The mouse droppings nearby readily explain the mystery of their disappearance. The leaves and even the seeds of peppers are among their favorite early spring treats. Typically, mice and other small varmints seek a warm place to winter over, and the potting shed attached to many greenhouses provides the sheltered labyrinth they seek, amidst the trays and boxes of partially-used supplies.

This tragedy is best avoided by utilizing traps, baits, or an active cat with access to these storage areas the fall before. An even better solution is to store these potting materials in a building separated from the greenhouse, or to delay their delivery until the time of use to discourage overwinter nesting.
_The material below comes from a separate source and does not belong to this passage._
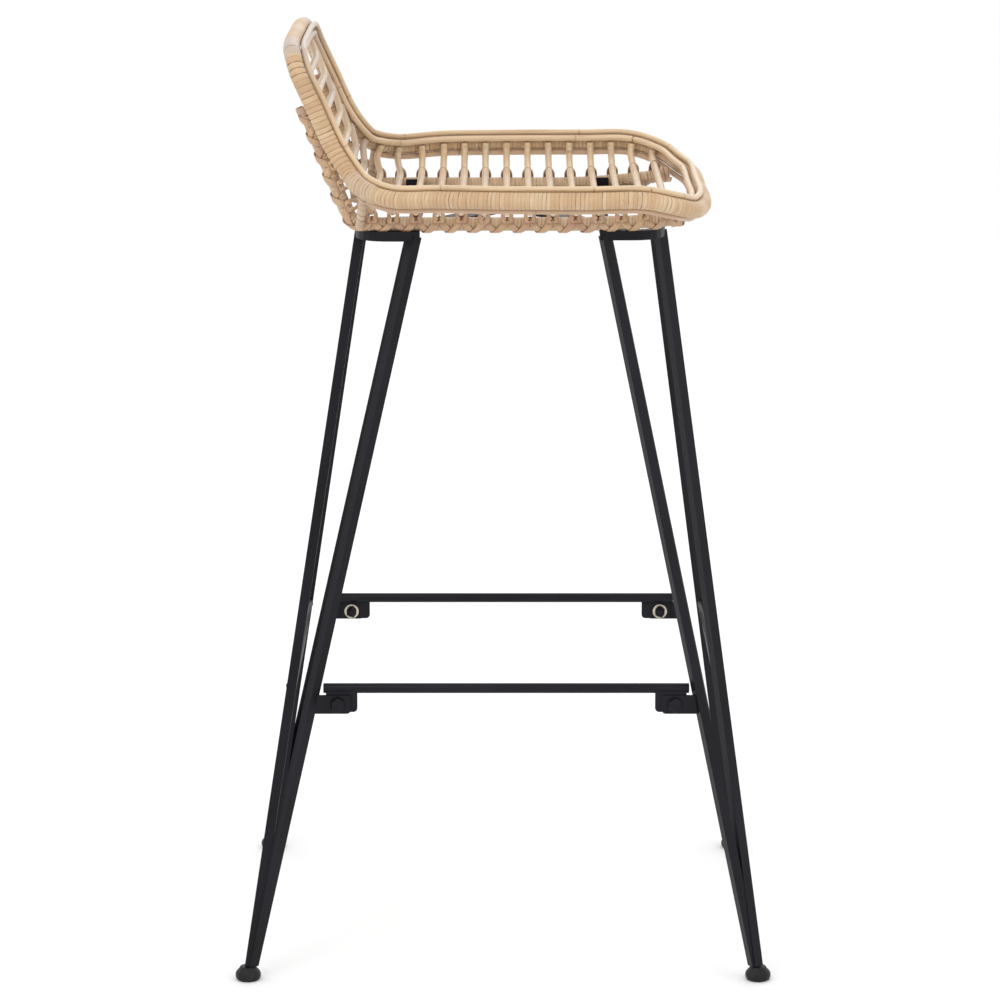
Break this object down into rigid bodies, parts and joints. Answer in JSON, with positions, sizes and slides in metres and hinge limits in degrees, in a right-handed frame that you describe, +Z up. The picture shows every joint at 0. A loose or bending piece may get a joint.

The devastation is felt so keenly because, by the time the seedlings are eaten and new seed acquired, the unfortunate grower has lost a full month of growing time.

- Benjamin Wilcox


Jennifer said...

argh! your pain is felt by many... any suggestions for rats who have taken over one's compost pile?

Barb Mann said...

Dachshunds, Jennifer!

Patia said...

Hot pepper! For small scale home growers with pepper seedlings on your windowsills, sprinkling cayenne pepper on and around plants also seems to deter mice, at least for me. Can't help you with the rats in the compost, though!

Anonymous said...

I have heard fron a book that mice do not prefer peppermint. So, this year I am planting peppermint completely around my greenhouse.